As for Sinn Fein, after keying ‘mi5’ into their website’s search engine, I got no more than three relevant statements on the transfer of powers since last year (and no, the ebay auction of the MI5 bug doesn’t count as ‘relevant’). There are a grand total of zero references to MI5 by anyone from Sinn Fein on the Daily Ireland website. A google search was no more successful in nailing down what Sinn Fein has actually done on the issue, although a although a similar search of the SDLP website brings us around 40 relevant statements.

One recent Gerry Kelly statement said that transfer of responsibility to MI5 was “unacceptable” and SF had “raised this very serious matter with both governments over recent months and we will do so again”.

Last year, he said the move “is designed to prejudice the transfer of powers in favour of British state interests by designating matters due to be transferred, as excepted matters”. Yet you get the feeling that this ain’t going to be a dealbreaker for Sinn Fein. Maybe it’s a case of ‘better the devil you know’? If SF is really trying to oppose this legislative stamp of Westminster’s authority on Northern Ireland, it’s being untypically quiet on what might be regarded as a hugely significant issue for republicanism.

Was Denis Bradley right when he told Daily Ireland: “I will tell you this and Sinn Féin will come to this because they can’t go to any other position, no government in the world will give away its own national security.”

Peter Hain had already confirmed this thinking in the House of Commons beforehand in March: “Constitutionally, central Government have responsibility for national security, whether relating to international or domestic terrorism. We cannot and will not abdicate that responsibility. Integrating the Security Service’s lead and the police’s operational response in the way proposed will bring Northern Ireland into line with the rest of the United Kingdom, where the Security Service has had lead responsibility since 1992.”

For Secretary of State Hain, this is a no-brainer, obviously, as “we cannot address national security on a regional basis”. He added that “between the PSNI and the Security Service, what might have happened in the past will not happen in the future”, which must come as huge relief to anyone worried about another bomb going off in a town centre or elected government collapsing because of unaccountable intelligence failures.

I’m not really aware of how unionists view the whole thing, as they’ve been pretty quiet.

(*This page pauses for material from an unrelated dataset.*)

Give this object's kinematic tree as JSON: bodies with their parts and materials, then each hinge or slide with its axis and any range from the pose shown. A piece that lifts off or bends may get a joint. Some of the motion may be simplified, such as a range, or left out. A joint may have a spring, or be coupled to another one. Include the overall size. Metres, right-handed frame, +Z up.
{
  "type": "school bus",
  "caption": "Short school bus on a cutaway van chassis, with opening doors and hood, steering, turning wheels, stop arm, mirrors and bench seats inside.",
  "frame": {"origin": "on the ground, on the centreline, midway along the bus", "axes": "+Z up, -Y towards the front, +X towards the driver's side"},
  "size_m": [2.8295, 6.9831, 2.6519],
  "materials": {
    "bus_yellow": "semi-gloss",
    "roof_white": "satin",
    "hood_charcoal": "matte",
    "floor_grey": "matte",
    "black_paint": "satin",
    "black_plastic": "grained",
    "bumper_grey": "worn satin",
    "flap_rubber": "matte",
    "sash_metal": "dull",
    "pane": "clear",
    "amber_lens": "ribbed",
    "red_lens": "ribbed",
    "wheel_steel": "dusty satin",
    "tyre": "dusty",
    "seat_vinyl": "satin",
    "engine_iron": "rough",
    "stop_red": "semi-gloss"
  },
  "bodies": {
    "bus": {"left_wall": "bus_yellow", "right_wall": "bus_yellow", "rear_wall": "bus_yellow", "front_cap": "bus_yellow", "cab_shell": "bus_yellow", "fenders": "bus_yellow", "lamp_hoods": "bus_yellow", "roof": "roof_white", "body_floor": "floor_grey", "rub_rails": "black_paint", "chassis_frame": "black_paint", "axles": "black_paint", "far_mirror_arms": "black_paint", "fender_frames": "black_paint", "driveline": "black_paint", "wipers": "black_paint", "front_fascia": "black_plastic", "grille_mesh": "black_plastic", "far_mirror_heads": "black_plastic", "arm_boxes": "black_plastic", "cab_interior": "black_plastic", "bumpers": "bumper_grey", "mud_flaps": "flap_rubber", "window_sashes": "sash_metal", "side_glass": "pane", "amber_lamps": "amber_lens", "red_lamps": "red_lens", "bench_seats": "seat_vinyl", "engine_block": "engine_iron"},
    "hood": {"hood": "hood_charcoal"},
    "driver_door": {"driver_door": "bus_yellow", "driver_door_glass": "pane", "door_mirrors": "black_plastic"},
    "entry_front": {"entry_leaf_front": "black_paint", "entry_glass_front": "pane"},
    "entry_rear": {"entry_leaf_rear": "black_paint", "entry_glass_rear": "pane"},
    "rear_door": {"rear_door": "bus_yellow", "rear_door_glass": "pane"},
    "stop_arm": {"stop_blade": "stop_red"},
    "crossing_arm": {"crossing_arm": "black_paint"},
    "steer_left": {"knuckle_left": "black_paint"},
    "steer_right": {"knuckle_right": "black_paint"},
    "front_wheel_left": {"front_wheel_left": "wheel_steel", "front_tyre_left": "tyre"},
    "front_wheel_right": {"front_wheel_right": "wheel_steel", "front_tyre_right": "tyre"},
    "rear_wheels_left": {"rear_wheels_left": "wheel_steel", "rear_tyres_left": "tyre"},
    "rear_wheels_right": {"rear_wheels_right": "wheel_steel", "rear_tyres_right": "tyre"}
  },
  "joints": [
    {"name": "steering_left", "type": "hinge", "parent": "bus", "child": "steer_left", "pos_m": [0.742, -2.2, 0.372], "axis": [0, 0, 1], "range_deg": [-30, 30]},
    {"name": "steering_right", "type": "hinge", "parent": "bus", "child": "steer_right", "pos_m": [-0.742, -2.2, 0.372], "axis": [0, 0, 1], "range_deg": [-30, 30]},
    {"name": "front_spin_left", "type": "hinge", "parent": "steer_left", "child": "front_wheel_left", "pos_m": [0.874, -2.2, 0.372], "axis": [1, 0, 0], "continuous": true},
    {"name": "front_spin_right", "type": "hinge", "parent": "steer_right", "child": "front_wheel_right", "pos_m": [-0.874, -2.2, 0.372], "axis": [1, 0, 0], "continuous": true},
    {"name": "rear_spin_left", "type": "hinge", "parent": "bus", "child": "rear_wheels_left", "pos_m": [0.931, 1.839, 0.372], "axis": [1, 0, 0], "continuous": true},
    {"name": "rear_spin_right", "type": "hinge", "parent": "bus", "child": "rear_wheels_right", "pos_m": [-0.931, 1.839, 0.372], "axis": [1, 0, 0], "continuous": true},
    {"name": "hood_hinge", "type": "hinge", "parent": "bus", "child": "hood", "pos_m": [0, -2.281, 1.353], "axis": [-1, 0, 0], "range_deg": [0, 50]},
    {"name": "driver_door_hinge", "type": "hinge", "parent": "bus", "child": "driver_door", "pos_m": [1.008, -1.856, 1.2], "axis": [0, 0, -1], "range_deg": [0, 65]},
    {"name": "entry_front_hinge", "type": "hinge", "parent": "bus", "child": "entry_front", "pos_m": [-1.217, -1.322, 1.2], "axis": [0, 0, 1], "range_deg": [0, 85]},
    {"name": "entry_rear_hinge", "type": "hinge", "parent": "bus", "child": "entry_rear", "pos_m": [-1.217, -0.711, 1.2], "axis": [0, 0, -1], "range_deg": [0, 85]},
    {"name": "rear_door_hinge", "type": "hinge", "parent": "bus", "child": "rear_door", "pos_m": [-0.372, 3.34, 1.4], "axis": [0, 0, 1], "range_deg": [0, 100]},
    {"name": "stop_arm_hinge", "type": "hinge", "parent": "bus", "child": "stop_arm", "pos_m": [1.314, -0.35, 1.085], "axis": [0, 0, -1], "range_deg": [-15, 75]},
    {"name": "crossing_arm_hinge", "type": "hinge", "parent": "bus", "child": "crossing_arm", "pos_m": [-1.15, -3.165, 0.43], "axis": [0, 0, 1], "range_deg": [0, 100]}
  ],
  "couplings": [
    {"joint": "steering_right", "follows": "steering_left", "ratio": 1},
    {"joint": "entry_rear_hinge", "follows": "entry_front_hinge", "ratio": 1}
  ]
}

They might appreciate the assertion of UK sovereignty in Northern Ireland that placing it under UK national security auspices provides, although I doubt they will want the local police service left totally out of the loop either. Sammy Wilson of the DUP is happy to believe that it means British intelligence can be kept out of republican hands – though that would require a de-blurring of the line between terrorism and crime being carried out by terrorists. I suspect unionist politicians will continue to be fairly quiescent. Maybe one or two will have viewed the post-Agreement infiltration of dissident republican groups and prevention of recent attacks favourably, and will think that if it ain’t broke, don’t fix it.

I’m sure you’ll enlighten us.

  • ingram

    Gonzo,

    The role of Box in NI in the primacy role as in the remainder of the UK is a good move for ” Nationalists” and a bad move for the Loyalist community.

    This shift in control from the PSNI will enable Republicans to be controlled by a political force and not a strictly policing one.

    PSNI keep control over Loyalist Para militaries because the PSNI ( Orde) COULD NOT HAVE SOLD THAT TO HIS FOOT SOLDIERS at this moment in time. This move will stop any more Bill Lowry type high profile media move ( Stormontgate) against Sinn Fein UNLESS the Govt authorise the move.

    That said it should be remembered that Box do not like operating in a ” Hostile ” environment and lack the experiance of the other two agencies so if in the unlikely event of a major return to violence watch for a very speedy return to the old system.

    Marty

  • Intelligence Insider

    Martin,
    Have to disagree with you on this one. Box have been operating here for a long time in conjunction with the other agencies and I’m quite sure “hostile” environments are not a new thing to operatives on the ground. It’s not as if a whole new legion of guys are just going to appear out of nowhere, I’m sure you are aware of how Box has been busy recruiting recently with especial respects to ex and current SB and Fishers.

  • ingram

    Intelligence Insider.

    We shall agree to disagree BUT please bear in mind that Box only had a handful of Handlers in the Province and tended to Handle political assets and always handled in safe areas. The majority of Pick ups/ drop offs were done by US & the Branch because they are not able to work against a well armed terrorist enemy.The majority of Box assets wer Co Handled, that is to say they piggy backed us.

    Box main role through the troubles was by applying their technical expertise ie Bugging etc and certainly not in the field of Hum Int. I grant you they have recruited a ” Few” well known individuals to compliment their ability to target the enemy BUT not to the scale they would need to fully counter the threat if and when Republicans wake up and see the reality of the situation.

    I take your point about the recruitment of experianced People , my point is they have only a handful possibly twenty/thirty of the old players and many of them are lets say getting on a bit. That said if the peace holds for two or three years, then they MAY be in a position to have re organise after passing on their experiance.

    Take care, Martin.

  • topdeckomnibus

    “What is the difference between leading on strategy and involving in tactics ?” asked the Security Service recruitment panel.

    “Ah”, replied the applicant, “Strategists sit in chateaux well behind the lines whereas tacticians have to go into the trenches”

    “And your reasons for applying to us ?” asked the panel

    “I think I have covered that one” replied applicant.

    Martin is right I think. The Security Service has to have less informed echelons to exploit and betray etc. And its MO is to convince these lower echelons they are playing premier league when in reality they are in A local works league.